— PROMPT —
Copy out, exactly and without additions, the lines from the one that contains "# The nutrient canals." to the one that contains "cad_parts[member].parent = rigid_bodies[body]", both ends included.

— INFORMATION SUPPLIED —
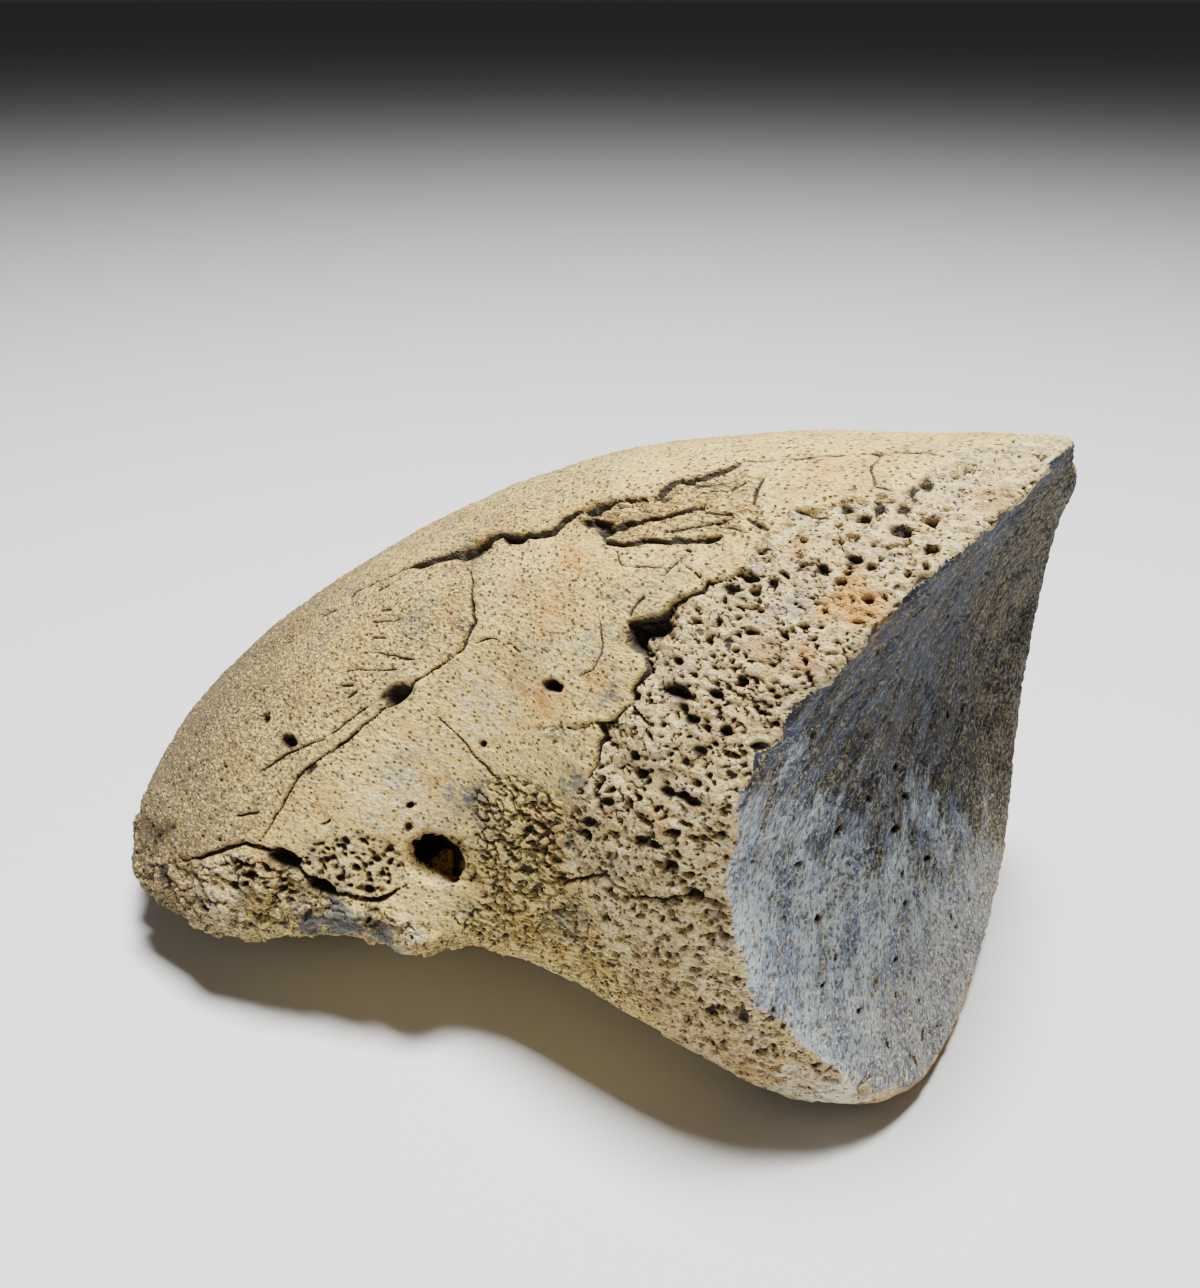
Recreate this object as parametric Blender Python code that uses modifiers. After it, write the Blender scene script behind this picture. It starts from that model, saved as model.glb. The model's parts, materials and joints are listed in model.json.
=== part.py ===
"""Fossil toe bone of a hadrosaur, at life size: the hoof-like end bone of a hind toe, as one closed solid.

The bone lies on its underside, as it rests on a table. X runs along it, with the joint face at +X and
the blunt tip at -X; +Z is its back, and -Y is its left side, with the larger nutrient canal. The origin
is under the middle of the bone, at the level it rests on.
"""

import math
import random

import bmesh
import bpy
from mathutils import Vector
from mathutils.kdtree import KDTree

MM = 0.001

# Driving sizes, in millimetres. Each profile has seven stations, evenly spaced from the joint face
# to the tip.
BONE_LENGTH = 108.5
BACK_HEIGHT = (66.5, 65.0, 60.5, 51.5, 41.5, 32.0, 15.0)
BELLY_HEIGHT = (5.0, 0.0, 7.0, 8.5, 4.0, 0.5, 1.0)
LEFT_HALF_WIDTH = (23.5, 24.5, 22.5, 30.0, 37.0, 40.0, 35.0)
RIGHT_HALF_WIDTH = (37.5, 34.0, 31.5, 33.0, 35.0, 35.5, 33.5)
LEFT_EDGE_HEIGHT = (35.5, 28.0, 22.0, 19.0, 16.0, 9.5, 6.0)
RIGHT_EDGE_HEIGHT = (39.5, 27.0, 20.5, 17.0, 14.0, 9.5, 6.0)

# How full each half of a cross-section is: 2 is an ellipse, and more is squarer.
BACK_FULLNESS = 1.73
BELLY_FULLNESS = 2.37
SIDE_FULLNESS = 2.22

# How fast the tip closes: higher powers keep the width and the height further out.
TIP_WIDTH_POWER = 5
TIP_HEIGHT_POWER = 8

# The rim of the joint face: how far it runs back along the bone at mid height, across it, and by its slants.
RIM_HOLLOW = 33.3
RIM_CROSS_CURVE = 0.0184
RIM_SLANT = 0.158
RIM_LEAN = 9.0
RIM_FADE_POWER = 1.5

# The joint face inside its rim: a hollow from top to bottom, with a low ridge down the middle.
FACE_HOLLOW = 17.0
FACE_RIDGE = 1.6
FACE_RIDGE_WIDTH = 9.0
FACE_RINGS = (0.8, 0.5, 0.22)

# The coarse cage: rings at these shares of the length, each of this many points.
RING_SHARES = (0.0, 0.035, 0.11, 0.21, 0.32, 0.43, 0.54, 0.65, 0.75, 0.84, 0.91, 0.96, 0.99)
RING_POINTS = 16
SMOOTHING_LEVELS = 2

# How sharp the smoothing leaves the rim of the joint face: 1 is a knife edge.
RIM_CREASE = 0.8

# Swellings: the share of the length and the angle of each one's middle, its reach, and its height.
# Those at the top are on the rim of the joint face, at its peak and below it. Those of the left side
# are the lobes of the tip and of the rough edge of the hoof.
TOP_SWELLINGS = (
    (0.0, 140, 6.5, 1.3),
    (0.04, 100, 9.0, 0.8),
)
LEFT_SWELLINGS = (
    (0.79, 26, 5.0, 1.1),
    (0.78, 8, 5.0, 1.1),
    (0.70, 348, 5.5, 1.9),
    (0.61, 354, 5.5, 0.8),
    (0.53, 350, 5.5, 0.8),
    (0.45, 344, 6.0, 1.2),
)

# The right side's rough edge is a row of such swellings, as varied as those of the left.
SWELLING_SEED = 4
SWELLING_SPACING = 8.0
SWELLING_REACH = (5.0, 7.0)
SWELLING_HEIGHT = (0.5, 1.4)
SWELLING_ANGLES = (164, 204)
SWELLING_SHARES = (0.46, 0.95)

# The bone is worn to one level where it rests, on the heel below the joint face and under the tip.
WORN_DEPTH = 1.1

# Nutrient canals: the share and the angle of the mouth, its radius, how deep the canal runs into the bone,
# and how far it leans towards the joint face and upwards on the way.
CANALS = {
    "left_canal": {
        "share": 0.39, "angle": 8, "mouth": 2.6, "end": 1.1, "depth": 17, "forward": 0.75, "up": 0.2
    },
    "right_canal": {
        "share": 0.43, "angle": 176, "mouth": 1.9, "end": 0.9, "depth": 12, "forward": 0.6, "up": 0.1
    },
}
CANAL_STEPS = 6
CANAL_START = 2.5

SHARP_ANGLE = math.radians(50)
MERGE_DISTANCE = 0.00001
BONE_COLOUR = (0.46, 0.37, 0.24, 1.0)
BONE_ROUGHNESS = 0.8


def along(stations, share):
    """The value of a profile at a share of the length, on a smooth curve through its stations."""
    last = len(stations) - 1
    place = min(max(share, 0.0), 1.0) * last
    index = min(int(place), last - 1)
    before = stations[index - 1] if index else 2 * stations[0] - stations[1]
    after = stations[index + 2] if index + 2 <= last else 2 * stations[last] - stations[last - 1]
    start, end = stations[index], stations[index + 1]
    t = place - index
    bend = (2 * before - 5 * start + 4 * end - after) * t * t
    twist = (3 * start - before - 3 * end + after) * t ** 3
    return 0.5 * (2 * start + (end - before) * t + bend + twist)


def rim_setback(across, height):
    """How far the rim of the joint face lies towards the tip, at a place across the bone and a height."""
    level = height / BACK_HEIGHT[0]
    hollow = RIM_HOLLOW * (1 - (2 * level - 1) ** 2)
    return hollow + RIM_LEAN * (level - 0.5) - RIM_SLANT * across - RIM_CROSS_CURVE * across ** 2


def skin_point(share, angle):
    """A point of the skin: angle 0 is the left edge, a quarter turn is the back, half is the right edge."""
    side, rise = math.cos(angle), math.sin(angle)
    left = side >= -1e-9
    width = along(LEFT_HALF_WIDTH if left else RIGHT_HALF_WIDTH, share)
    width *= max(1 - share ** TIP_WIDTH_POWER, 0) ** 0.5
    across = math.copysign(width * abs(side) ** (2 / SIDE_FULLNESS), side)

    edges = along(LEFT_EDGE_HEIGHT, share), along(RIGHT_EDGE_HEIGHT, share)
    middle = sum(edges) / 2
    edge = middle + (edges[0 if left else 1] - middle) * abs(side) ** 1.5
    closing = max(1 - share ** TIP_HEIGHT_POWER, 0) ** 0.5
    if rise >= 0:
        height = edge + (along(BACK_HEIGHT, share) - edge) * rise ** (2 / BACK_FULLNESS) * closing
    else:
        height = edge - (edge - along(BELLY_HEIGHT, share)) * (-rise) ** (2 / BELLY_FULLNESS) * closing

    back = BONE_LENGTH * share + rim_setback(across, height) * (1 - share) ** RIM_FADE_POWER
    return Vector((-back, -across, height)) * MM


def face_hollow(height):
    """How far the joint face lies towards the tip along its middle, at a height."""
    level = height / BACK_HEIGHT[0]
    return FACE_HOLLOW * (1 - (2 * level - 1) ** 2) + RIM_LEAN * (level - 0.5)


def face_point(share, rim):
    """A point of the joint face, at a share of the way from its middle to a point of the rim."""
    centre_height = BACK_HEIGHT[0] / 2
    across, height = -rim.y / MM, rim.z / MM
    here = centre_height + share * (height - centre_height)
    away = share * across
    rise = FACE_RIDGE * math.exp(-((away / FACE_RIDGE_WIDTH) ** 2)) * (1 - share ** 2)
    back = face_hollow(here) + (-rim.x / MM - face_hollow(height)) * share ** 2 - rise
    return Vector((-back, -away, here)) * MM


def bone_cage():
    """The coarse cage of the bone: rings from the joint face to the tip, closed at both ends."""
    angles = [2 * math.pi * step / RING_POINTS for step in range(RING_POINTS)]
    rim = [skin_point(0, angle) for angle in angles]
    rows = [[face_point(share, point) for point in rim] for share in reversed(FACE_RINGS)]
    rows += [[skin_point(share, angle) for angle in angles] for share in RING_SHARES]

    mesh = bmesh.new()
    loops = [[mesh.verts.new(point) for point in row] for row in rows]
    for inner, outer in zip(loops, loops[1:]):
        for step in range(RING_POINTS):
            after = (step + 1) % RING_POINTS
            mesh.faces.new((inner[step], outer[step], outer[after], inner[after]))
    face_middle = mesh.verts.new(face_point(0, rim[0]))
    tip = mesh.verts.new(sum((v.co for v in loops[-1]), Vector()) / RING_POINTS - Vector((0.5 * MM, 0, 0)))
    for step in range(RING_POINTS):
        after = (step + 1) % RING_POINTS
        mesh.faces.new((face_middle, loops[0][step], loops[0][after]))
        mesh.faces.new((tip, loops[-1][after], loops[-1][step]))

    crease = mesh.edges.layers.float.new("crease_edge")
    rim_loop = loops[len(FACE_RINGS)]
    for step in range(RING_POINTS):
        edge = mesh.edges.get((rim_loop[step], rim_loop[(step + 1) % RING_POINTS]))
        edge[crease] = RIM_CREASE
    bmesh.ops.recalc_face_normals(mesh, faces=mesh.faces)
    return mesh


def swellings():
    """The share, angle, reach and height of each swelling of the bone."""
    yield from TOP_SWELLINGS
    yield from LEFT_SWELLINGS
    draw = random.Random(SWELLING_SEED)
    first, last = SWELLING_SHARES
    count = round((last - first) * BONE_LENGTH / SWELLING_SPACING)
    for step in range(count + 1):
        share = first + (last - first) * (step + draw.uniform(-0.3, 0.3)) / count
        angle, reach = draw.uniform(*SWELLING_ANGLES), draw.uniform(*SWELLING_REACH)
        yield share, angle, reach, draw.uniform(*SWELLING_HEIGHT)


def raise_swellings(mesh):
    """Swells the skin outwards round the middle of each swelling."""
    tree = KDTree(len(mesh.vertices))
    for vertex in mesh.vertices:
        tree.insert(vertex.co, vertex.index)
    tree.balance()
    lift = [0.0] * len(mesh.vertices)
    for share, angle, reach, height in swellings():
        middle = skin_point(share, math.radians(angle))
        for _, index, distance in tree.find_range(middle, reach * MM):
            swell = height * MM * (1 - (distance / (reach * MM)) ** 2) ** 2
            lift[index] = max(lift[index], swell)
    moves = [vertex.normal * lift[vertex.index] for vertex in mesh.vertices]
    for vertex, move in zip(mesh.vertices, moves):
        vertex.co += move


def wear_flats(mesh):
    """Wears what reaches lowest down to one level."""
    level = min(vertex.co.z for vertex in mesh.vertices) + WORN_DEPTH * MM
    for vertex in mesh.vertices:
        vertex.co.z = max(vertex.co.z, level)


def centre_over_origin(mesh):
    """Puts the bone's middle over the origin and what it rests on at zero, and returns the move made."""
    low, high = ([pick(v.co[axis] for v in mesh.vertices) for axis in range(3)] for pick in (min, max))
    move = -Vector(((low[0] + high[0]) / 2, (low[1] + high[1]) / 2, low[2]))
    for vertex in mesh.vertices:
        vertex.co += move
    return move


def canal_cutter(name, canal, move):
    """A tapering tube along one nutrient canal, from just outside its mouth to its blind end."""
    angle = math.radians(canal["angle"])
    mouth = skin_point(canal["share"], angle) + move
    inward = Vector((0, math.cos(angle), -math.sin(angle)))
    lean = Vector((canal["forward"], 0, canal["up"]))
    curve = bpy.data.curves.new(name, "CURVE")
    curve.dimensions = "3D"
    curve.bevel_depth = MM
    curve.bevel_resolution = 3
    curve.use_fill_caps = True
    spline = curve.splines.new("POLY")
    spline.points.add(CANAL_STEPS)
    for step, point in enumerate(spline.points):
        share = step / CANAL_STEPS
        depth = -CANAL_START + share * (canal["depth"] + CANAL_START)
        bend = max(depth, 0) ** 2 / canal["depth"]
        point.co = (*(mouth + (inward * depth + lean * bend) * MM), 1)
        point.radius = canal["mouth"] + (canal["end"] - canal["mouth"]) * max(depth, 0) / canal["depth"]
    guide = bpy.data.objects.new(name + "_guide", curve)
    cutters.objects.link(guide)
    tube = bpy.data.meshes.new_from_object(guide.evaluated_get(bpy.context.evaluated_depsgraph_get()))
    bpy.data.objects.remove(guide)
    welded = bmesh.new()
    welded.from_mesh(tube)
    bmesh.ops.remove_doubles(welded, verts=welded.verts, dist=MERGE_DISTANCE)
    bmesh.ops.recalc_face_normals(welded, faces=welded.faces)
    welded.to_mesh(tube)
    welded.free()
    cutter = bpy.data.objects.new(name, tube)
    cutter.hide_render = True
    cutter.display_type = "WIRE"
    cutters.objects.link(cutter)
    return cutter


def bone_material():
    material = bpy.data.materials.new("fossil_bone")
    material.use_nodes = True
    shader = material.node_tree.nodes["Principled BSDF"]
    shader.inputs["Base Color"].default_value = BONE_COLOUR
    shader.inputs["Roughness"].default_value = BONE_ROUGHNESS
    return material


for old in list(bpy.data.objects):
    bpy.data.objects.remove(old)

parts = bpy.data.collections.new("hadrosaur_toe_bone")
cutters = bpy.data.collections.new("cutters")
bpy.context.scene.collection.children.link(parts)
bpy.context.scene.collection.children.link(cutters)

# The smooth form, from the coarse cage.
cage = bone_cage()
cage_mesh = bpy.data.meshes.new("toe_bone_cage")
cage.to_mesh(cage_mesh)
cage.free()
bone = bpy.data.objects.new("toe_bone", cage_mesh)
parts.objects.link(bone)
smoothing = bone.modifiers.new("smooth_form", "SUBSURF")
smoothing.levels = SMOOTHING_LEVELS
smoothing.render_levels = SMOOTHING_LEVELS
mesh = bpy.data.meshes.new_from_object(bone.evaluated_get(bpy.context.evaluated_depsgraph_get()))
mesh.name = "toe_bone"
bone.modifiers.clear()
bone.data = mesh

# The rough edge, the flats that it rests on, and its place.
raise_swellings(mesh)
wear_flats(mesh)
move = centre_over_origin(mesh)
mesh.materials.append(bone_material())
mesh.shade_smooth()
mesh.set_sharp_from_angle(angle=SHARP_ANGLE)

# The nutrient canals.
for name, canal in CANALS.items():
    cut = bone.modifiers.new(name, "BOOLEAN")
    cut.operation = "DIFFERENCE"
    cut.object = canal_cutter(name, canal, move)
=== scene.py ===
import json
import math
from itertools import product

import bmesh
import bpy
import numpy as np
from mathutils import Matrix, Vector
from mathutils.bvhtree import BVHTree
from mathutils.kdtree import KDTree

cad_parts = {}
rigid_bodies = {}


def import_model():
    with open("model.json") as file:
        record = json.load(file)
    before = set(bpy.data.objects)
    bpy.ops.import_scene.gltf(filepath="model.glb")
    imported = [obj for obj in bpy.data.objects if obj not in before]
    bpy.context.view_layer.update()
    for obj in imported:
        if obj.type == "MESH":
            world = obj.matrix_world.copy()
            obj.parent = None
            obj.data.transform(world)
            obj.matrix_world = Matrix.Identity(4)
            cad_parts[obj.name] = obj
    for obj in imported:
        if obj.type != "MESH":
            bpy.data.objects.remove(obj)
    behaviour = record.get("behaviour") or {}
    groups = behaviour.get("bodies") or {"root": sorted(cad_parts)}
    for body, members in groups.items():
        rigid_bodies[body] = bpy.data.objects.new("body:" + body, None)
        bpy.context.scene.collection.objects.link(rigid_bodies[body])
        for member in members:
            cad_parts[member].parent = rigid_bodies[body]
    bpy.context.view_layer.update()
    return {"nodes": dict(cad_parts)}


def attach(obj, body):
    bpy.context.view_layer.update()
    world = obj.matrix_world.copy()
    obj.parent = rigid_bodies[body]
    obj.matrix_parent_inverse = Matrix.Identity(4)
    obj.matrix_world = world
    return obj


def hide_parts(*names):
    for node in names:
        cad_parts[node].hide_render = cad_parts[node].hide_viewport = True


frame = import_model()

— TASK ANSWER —
# The nutrient canals.
for name, canal in CANALS.items():
    cut = bone.modifiers.new(name, "BOOLEAN")
    cut.operation = "DIFFERENCE"
    cut.object = canal_cutter(name, canal, move)
=== scene.py ===
import json
import math
from itertools import product

import bmesh
import bpy
import numpy as np
from mathutils import Matrix, Vector
from mathutils.bvhtree import BVHTree
from mathutils.kdtree import KDTree

cad_parts = {}
rigid_bodies = {}


def import_model():
    with open("model.json") as file:
        record = json.load(file)
    before = set(bpy.data.objects)
    bpy.ops.import_scene.gltf(filepath="model.glb")
    imported = [obj for obj in bpy.data.objects if obj not in before]
    bpy.context.view_layer.update()
    for obj in imported:
        if obj.type == "MESH":
            world = obj.matrix_world.copy()
            obj.parent = None
            obj.data.transform(world)
            obj.matrix_world = Matrix.Identity(4)
            cad_parts[obj.name] = obj
    for obj in imported:
        if obj.type != "MESH":
            bpy.data.objects.remove(obj)
    behaviour = record.get("behaviour") or {}
    groups = behaviour.get("bodies") or {"root": sorted(cad_parts)}
    for body, members in groups.items():
        rigid_bodies[body] = bpy.data.objects.new("body:" + body, None)
        bpy.context.scene.collection.objects.link(rigid_bodies[body])
        for member in members:
            cad_parts[member].parent = rigid_bodies[body]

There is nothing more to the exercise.